* THE REQUEST: Reproduce each line exactly, including spacing and punctuation.

* INPUT RECORDS:
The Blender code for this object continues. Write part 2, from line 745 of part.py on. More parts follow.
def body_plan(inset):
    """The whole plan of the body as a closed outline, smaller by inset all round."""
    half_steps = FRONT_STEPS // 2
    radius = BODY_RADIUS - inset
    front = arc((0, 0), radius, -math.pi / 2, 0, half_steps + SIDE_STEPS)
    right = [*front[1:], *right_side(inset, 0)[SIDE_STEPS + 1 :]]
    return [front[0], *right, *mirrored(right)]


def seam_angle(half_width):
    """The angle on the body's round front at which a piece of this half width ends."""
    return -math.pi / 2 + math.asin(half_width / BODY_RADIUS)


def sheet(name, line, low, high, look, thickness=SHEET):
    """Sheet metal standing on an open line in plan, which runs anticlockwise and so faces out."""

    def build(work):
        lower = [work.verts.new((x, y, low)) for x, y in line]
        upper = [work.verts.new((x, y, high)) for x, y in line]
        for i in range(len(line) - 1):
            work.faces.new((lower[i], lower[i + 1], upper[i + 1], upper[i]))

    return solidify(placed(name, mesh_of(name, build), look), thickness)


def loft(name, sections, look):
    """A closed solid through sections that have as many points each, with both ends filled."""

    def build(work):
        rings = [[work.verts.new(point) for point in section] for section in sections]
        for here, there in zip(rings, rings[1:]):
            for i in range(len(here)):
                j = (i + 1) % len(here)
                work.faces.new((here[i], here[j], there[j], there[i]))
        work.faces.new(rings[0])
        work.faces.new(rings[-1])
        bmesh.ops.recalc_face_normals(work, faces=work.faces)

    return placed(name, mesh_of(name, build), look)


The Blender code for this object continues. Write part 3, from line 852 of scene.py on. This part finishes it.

* SOLUTION TO THE EXERCISE:
The Blender code for this object continues. Write part 2, from line 745 of part.py on. More parts follow.
def body_plan(inset):
    """The whole plan of the body as a closed outline, smaller by inset all round."""
    half_steps = FRONT_STEPS // 2
    radius = BODY_RADIUS - inset
    front = arc((0, 0), radius, -math.pi / 2, 0, half_steps + SIDE_STEPS)
    right = [*front[1:], *right_side(inset, 0)[SIDE_STEPS + 1 :]]
    return [front[0], *right, *mirrored(right)]


def seam_angle(half_width):
    """The angle on the body's round front at which a piece of this half width ends."""
    return -math.pi / 2 + math.asin(half_width / BODY_RADIUS)


def sheet(name, line, low, high, look, thickness=SHEET):
    """Sheet metal standing on an open line in plan, which runs anticlockwise and so faces out."""

    def build(work):
        lower = [work.verts.new((x, y, low)) for x, y in line]
        upper = [work.verts.new((x, y, high)) for x, y in line]
        for i in range(len(line) - 1):
            work.faces.new((lower[i], lower[i + 1], upper[i + 1], upper[i]))

    return solidify(placed(name, mesh_of(name, build), look), thickness)


def loft(name, sections, look):
    """A closed solid through sections that have as many points each, with both ends filled."""

    def build(work):
        rings = [[work.verts.new(point) for point in section] for section in sections]
        for here, there in zip(rings, rings[1:]):
            for i in range(len(here)):
                j = (i + 1) % len(here)
                work.faces.new((here[i], here[j], there[j], there[i]))
        work.faces.new(rings[0])
        work.faces.new(rings[-1])
        bmesh.ops.recalc_face_normals(work, faces=work.faces)

    return placed(name, mesh_of(name, build), look)


The Blender code for this object continues. Write part 3, from line 852 of scene.py on. This part finishes it.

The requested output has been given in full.